Before going into more detail, it’s important to understand how vectorization works in Python. When performing a calculation on an array/matrix, there are several feasible methods:

The first is to go through the list and perform the calculation element by element, known as an iterative approach. The second method consists of applying the calculation to the entire array/matrix at once, which is known as vectorization.

Although it’s not feasible to do this in all cases without applying real parallelism using a GPU, for example, we speak of vectorization when we use the built-in functions of TensorFlow, NumPy or Pandas.

We’ll also have an iterative loop, but it will be executed in lower-level code ©. As with the use of built-in functions in general, since low-level languages like C are optimized, execution will be much faster and therefore emit less CO2.
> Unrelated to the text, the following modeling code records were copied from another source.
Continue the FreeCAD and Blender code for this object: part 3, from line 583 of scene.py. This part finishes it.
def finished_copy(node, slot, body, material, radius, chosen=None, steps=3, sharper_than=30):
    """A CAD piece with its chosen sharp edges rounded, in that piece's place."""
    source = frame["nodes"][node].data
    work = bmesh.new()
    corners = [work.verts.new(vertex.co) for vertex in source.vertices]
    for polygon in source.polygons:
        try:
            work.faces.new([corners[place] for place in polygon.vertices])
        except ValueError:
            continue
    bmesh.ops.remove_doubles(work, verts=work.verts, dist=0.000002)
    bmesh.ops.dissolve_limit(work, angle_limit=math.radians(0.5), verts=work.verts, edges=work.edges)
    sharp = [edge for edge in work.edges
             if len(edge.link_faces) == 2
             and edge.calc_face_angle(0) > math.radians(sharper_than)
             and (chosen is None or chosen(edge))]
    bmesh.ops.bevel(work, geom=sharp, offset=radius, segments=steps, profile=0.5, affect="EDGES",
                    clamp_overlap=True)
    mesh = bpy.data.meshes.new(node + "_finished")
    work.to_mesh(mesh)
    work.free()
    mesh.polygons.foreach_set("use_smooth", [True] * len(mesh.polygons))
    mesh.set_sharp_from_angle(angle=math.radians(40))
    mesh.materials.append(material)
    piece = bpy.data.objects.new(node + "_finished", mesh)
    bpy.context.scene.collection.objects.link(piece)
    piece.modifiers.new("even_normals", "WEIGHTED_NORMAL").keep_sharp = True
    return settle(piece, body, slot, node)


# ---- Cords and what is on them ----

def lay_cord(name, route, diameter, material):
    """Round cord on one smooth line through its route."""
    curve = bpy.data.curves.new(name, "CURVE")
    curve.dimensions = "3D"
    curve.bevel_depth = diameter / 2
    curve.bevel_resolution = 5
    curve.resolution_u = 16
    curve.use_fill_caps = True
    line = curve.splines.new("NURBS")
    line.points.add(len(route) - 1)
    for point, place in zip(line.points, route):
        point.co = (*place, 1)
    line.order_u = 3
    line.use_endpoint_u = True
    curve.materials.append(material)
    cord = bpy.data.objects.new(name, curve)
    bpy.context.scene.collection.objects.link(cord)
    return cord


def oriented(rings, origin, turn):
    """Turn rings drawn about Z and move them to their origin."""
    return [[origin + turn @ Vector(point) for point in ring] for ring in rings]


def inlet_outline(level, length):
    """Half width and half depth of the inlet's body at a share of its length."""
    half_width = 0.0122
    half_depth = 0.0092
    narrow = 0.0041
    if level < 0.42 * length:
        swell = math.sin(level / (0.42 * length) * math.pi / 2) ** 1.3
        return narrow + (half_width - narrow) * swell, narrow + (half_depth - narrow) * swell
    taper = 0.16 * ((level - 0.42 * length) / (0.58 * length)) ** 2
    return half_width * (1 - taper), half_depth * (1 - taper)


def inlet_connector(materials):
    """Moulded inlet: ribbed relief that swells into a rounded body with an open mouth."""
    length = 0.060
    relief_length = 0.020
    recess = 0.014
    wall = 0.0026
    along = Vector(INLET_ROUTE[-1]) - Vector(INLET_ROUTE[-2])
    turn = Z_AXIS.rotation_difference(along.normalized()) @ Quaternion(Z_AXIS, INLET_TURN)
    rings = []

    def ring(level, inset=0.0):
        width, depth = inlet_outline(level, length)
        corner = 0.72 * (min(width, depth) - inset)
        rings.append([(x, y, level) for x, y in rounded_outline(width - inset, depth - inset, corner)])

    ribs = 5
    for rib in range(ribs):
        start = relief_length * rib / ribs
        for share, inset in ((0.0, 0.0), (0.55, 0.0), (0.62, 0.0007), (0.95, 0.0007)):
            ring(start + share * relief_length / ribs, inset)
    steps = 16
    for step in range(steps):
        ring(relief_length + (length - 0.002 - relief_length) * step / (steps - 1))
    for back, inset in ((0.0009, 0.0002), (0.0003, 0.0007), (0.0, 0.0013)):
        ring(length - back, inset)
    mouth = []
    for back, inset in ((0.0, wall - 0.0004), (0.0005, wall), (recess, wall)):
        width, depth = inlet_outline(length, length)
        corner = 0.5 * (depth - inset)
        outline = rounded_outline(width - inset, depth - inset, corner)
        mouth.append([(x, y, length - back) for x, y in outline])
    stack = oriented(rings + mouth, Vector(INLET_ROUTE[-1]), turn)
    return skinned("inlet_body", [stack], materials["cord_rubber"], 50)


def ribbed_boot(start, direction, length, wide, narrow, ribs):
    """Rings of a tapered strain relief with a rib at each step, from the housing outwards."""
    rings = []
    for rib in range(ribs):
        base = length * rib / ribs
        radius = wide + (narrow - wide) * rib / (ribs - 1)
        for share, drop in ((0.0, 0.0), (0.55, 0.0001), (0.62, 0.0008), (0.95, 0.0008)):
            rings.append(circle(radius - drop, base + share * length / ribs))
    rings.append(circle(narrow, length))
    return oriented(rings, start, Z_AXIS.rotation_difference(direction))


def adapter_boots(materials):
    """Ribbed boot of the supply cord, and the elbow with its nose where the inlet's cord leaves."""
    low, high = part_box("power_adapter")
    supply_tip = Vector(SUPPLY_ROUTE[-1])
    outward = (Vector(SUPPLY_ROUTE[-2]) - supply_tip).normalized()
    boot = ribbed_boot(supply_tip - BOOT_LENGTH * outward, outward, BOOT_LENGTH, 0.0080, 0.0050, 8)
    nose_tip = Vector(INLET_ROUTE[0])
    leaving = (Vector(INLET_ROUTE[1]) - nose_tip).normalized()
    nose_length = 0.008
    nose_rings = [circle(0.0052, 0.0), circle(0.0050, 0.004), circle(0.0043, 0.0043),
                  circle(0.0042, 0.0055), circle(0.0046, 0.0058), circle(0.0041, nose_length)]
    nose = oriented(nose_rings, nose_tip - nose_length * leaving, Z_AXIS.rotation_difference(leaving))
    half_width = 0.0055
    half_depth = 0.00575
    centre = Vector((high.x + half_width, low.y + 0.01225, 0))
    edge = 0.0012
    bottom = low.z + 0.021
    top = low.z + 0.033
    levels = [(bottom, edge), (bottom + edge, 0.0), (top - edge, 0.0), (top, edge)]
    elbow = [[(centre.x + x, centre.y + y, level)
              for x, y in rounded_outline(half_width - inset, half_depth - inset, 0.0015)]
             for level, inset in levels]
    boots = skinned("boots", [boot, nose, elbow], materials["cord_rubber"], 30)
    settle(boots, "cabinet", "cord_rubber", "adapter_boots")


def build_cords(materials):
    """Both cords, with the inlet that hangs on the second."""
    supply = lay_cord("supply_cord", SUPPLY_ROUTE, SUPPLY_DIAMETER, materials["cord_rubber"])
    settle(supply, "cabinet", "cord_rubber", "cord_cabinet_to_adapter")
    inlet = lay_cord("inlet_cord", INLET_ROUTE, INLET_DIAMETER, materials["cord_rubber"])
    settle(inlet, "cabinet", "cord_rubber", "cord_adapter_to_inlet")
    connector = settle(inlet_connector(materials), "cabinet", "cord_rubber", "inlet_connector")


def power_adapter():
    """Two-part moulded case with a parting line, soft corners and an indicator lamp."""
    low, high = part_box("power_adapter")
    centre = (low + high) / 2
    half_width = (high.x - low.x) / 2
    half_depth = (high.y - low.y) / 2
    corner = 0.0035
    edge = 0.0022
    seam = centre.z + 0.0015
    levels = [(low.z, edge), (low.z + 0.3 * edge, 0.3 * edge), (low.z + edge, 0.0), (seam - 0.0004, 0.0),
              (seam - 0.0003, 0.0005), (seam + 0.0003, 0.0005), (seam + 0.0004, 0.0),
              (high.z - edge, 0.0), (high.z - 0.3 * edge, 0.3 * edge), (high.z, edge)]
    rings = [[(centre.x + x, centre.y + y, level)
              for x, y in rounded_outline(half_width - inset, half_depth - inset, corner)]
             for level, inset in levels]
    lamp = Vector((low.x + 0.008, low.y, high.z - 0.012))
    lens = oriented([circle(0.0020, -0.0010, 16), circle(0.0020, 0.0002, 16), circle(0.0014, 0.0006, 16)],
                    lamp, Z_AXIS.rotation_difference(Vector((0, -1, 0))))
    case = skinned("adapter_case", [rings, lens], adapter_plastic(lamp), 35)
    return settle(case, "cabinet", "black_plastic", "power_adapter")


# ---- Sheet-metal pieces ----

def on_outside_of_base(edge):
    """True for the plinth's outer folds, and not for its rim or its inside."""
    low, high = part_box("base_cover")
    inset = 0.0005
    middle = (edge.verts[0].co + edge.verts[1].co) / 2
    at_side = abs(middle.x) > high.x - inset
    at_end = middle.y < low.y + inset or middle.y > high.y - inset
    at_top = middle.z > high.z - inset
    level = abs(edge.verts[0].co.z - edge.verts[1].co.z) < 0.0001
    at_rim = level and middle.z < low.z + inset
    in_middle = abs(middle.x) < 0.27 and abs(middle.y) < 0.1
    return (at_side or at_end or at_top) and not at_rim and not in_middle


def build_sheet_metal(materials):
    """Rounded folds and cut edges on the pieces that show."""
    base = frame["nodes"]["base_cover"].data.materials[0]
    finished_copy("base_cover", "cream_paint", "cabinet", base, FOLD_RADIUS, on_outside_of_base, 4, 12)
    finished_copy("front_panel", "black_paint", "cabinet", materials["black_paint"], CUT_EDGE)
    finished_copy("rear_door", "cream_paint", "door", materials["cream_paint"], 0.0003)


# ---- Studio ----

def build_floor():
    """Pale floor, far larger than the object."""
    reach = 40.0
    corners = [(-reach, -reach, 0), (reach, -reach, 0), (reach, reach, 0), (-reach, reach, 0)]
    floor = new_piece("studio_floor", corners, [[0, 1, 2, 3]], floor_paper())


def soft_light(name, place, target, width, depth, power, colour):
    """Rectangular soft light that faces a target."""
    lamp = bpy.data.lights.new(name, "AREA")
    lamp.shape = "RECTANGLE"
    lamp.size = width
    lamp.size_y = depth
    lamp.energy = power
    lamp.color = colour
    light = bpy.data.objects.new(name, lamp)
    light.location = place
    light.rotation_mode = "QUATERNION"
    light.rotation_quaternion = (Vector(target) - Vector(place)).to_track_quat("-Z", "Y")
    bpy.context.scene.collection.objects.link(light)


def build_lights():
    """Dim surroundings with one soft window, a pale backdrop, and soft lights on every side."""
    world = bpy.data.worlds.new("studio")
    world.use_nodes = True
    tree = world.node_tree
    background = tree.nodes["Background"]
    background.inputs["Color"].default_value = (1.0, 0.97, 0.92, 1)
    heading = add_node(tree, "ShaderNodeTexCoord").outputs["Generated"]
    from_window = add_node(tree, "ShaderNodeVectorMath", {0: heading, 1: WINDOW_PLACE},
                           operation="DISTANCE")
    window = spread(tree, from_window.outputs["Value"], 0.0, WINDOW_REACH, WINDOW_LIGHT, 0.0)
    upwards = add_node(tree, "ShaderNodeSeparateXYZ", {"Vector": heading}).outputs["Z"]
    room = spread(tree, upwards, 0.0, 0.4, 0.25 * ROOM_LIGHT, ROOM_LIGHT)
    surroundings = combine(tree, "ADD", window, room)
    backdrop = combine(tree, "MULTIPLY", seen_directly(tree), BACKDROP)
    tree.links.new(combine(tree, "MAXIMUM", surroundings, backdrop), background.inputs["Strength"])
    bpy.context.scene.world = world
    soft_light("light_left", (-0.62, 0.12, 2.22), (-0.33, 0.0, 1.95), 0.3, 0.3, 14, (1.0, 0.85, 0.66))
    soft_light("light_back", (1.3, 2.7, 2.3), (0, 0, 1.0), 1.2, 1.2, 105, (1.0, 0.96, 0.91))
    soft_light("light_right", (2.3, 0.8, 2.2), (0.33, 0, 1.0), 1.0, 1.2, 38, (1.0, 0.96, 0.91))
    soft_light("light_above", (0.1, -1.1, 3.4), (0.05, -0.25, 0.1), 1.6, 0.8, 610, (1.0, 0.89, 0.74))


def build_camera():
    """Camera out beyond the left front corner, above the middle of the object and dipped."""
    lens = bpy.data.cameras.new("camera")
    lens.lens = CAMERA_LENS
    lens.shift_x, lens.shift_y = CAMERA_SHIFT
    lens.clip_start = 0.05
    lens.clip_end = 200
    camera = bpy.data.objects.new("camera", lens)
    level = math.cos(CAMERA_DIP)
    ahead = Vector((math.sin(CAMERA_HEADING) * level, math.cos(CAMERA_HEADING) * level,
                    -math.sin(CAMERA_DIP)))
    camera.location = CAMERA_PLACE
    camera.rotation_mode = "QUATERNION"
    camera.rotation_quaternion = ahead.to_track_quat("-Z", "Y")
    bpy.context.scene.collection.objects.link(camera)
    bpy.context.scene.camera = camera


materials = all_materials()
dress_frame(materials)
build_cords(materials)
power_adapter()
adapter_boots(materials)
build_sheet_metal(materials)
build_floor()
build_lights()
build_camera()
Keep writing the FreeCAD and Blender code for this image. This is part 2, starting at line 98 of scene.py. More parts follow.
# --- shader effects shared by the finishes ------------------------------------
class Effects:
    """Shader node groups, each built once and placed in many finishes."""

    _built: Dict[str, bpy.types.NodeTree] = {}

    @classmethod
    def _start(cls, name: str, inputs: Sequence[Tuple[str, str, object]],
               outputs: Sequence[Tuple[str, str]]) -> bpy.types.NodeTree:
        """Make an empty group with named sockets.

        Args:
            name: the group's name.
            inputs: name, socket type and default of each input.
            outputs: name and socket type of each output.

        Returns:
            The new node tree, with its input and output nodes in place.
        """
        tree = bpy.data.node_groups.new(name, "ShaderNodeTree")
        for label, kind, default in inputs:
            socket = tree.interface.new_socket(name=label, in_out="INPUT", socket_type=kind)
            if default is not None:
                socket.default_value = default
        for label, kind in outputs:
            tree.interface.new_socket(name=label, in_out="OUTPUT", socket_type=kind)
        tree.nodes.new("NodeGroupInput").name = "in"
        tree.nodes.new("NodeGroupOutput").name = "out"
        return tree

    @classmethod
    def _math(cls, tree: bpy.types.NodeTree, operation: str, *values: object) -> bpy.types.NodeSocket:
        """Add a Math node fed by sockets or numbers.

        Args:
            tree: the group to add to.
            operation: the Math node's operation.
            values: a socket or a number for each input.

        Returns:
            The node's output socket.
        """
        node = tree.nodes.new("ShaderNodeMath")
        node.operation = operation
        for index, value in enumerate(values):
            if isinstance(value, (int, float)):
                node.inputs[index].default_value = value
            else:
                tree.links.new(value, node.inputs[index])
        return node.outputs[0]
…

Non compliant Code Example

results = [[0 for _ in range(cols_B)] for _ in range(rows_A)]


for i in range(len(A)):
    for j in range(len(B[0])):
        for k in range(len(B)):
            results[i][j] += A[i][k] * B[k][j]

Compliant Solution

results = np.dot(A, B)
# np stands for NumPy, the Python library used to manipulate data series.

Relevance Analysis

The following results were obtained through local experiments.

Configuration

  • Processor: Intel® Core™ Ultra 5 135U, 2100 MHz, 12 cores, 14 logical processors

  • RAM: 16 GB

  • CO2 Emissions Measurement: Using CodeCarbon

Context

This study is divided into 3 parts, comparing a vectorized and an iterative method: measuring the impact on a dot product between two vectors, measuring the impact on an outer product between two vectors, measuring the impact on a matrix calculation.

Impact Analysis

1. dot product:

Non compliant

def iterative_dot_product(x,y):
    total = 0
    for i in range(len(x)):
        total += x[i] * y[i]
    return total

Compliant

def vectorized_dot_product(x,y):
    return np.dot(x,y)
dot

2. Outer product:

Non compliant

def iterative_outer_product(x, y):
    o = np.zeros((len(x), len(y)))
    for i in range(len(x)):
        for j in range(len(y)):
            o[i][j] = x[i] * y[j]
    return o

Compliant

def vectorized_outer_product(x, y):
    return np.outer(x, y)
outer

3. Matrix product:

Non compliant

def iterative_matrix_product(A, B):
    for i in range(len(A)):
        for j in range(len(B[0])):
            for k in range(len(B)):
                results[i][j] += A[i][k] * B[k][j]
    return results

Compliant

def vectorized_outer_product(A, B):
    return np.dot(A, B)
matrix

Conclusion

The results show that the vectorized method is significantly faster than the iterative method. The CO2 emissions are also lower. This is a clear example of how using built-in functions can lead to more efficient code, both in terms of performance and environmental impact.